У меня в санатории – телефон. И так же, как дома, я редко отключаю его. Если телефон молчит целый день, мне не по себе. Если только и делать что ходить на процедуры и просматривать газеты, сидя в шезлонге, – измаешься, изведешься. Это уже не покой, но, если угодно, отторгнутость. Как! Без меня что-то происходит? Обходятся без меня? Обидно!
И все-таки относиться к этому надо трезво. У Жванецкого есть монолог от лица человека, тоскующего по участию в жизни. Он сидит в четырех стенах своей малогабаритной квартиры и воображает, будто от него зависит, входить ли кораблям в Бискайский залив. Его никто не слушает и никто не услышит, никому дела до него нет, вообще он ни разу не был в Бискайском заливе и, скорее всего, не будет там никогда.

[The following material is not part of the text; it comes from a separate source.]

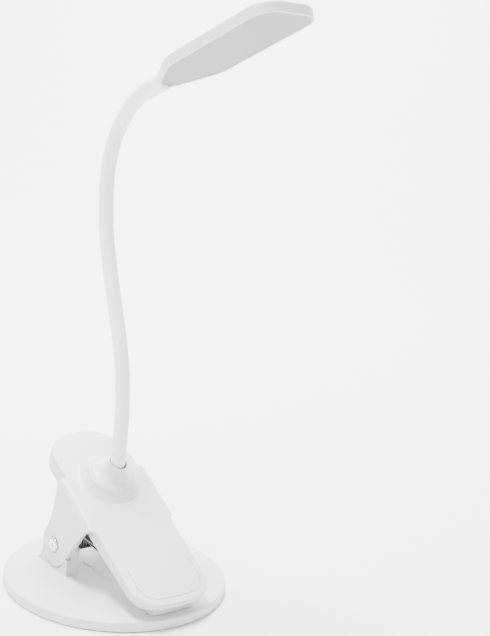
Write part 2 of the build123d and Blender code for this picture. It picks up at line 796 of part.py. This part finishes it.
# the springs' other legs, which pull the jaw down; they turn with the housing
lever_wire = wire_radius - 0.15
with BuildPart() as spring_lever_legs:
    for hand in (-1, 1):
        x = hand * lever_leg_x
        with BuildSketch(Plane(origin=(x, pivot_y, pivot_z), x_dir=(1, 0, 0), z_dir=(0, -1, 0))):
            with Locations((0, coil_radius)):
                Circle(wire_radius - 0.07)
        revolve(axis=Axis((0, pivot_y, pivot_z), (1, 0, 0)))
        # forward from the top of the coil, up through the tray's floor, and a foot inside the tray
        leg_start = Vector(
            x,
            pivot_y - coil_radius * sin(lever_leg_drop),
            pivot_z + coil_radius * cos(lever_leg_drop),
        )
        forward = Vector(0, -cos(lever_leg_drop), -sin(lever_leg_drop))
        knee = leg_start + forward * lever_leg_run
        with BuildSketch(Plane(origin=leg_start, x_dir=(1, 0, 0), z_dir=forward)):
            Circle(lever_wire)
        extrude(amount=lever_leg_run)
        with Locations(knee):
            Sphere(lever_wire)
        foot = Vector(x, *deck_yz(lever_hole_s, tray_wall - tray_depth(lever_hole_s) + lever_wire + 0.05))
        with BuildSketch(Plane(origin=knee, x_dir=(1, 0, 0), z_dir=deck.z_dir)):
            Circle(lever_wire)
        extrude(amount=(foot - knee).length)
        with Locations(foot):
            Sphere(lever_wire)
        with BuildSketch(Plane(origin=foot, x_dir=(1, 0, 0), z_dir=(0, cos(slope), sin(slope)))):
            Circle(lever_wire)
        extrude(amount=3.0)
save(spring_lever_legs.part, "spring_lever_legs")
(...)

Но он – командует: его нереализованная энергия требует выхода. Это смешно, но еще больше – грустно. Не хочу такого выхода.
Мир без меня существует и будет существовать. Как бы ни оборачивалась моя жизнь, надо уметь любить мир без меня, чувствовать внеличный ход вещей.

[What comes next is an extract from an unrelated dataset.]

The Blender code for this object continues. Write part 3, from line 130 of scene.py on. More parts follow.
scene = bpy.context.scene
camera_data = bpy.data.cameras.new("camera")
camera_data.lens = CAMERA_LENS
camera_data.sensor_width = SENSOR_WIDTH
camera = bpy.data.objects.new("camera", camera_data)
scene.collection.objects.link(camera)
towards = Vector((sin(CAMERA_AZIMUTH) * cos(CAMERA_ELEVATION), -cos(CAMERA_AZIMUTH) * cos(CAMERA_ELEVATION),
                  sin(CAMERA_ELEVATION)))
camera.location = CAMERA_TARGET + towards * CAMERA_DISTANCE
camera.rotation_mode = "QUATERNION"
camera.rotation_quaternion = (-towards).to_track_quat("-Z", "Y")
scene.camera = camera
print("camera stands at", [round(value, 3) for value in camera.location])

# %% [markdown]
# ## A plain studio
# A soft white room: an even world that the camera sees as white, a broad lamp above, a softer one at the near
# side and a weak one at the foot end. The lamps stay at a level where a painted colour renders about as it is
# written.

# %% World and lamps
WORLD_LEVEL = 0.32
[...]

Каждый хочет защитить себя от сознания, что всему на свете положен предел. Я принадлежу к тем, кто ищет защиту в соразмерности, ясности, упорядоченности жизни, творимой искусством. Иными словами, я держусь того старомодного убеждения, что искусство может и должно быть источником гармонии, которой недостает нашим природным свойствам.
Не бодрость чувств, но бодрствование духа – вот что такое идеал старости. Но не к тому ли должен стремиться и художник – во всякую пору, с юности начиная, с первых шагов?

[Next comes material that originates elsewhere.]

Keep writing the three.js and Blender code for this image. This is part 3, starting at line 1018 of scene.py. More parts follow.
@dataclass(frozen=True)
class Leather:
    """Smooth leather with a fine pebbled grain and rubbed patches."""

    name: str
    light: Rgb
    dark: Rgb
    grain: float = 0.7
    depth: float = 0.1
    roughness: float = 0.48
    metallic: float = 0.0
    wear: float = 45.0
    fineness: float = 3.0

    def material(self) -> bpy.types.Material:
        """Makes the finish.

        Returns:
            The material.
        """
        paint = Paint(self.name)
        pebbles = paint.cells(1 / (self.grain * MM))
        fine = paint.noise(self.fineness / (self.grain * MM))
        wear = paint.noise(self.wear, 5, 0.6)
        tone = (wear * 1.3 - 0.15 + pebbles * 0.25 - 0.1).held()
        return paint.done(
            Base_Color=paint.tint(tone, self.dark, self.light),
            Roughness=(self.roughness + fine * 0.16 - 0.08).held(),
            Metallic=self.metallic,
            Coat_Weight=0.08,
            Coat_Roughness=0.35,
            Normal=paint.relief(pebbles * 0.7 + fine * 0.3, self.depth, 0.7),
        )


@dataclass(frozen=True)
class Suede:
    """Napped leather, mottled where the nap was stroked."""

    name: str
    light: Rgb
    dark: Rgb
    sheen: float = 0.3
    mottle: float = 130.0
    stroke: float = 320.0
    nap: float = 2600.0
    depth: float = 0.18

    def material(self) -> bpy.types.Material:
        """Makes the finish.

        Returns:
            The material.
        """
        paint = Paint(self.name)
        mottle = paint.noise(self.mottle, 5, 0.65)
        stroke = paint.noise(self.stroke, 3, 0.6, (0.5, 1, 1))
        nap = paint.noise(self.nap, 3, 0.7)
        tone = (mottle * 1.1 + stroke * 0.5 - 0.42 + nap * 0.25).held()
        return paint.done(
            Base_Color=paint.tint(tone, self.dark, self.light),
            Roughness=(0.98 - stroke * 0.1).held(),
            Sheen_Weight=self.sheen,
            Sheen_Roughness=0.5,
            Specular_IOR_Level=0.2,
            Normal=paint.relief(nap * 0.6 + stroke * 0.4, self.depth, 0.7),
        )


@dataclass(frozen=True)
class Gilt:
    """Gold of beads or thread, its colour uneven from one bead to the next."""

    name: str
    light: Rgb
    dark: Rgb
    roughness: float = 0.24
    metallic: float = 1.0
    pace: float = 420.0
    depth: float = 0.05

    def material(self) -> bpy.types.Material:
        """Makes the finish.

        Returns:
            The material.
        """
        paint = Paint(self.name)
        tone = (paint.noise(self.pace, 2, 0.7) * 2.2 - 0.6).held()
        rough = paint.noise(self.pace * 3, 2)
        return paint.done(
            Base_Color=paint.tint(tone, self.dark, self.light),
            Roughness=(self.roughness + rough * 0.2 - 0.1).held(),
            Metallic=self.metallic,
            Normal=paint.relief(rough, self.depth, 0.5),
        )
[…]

Мир без меня… Получается так, что я принимаю эту формулу лишь в свободное от работы время. Распространить ее на свою жизнь всецело – величайшая роскошь, которую я никогда не мог себе позволить и уже не хочу.
Звонит телефон. Необходимо срочно вылететь на два дня в Москву – раскаленную, расплавленную, – чтобы как-то повлиять на строителей, затягивающих отделку нового здания нашего театра. А что, без меня нельзя? Нельзя, говорят. («Нужен авторитет, Аркадий Исаакович…») Втайне радуюсь этому. Хотя делаю вид, что досадую. Да и впрямь нехорошо в мои-то лета пренебречь режимом, прервать отдых… И все-таки, даже если бы не возникла подобная необходимость, мне следовало бы ее выдумать для поддержания своего общего тонуса.
Но вот проходят два дня деловой суеты; я возвращаюсь, уставший, и теперь уже готов продержаться (неделю, две, три?) в состоянии олимпийского спокойствия, то бишь в санаторном режиме. Прилежно следуя ему, можно подводить итоги.
Впрочем, подведение итогов обязывает к последовательности, обобщениям, исповеди, а я не задаюсь такой целью. Это – для человека иной судьбы, иного характера, иной профессии.
Я совершаю прогулки по берегу – из Майори в Дзинтари и обратно, и мне легко дышится и думается легко. Здесь воздух какой-то особенный: воздух моего детства, моих воспоминаний – так я его ощущаю. И я путешествую по своей жизни – не по строгому маршруту, а как бог на душу положит. Я полностью вверяю себя прихотливому течению ассоциаций, возникающих во мне без малейшего принуждения и, кажется подчас, без ощутимой связи друг с другом. Я нахожу в этом удовольствие, подобное тому, которое испытывает пловец, когда, прекращая на время рассекать водную поверхность, ложится на спину и держится без движения, точно невесомый.
Помню, слышу отчетливо, как мама пела. У нее был чистый голос, но пела она редко. (Говорят, голос ушедшего человека, даже самого близкого, стирается из памяти, в отличие от его внешности. По-моему, это неверно.)
Мои сестры, конечно, в маму пошли. Вечно слышу от них мамино:
– Как ты такое выдерживаешь! Боже мой, как тебе трудно!
Но никогда не слышал, чтобы они пели. Еще вдруг всплывает, как отец учил меня таблице умножения… на пальцах. Этим особым способом издревле пользовались торговые люди, но теперь он совсем забыт. Кому он нужен в эпоху электронных калькуляторов? Однажды я продемонстрировал отцовскую «ручную арифметику» известному математику, академику Виноградову и, кажется, изрядно удивил его. Но больше всего сам удивился тому, что смог его удивить на его же, так сказать, территории…
Академика Виноградова, как и родителей моих, нет на свете. Его уже не спросишь, действительно ли он тогда удивился или, может быть, только сделал вид из светской любезности. Но я давно заметил, что, казалось бы, пустяки, необъяснимо осевшие в памяти на многие годы, становятся дороги и значительны, если связаны с теми, кого уже нет.
Я брожу по берегу залива и «разговариваю» со своими навек умолкнувшими собеседниками. Банальная мысль, но не уйти от нее: пока я есть – и они есть. Утешает ли это – дело другое.
Один из персонажей Шолом-Алейхема спрашивает, какая разница между человеком и портным. И сам себе отвечает: никакой разницы – человек живет и умирает и портной живет и умирает.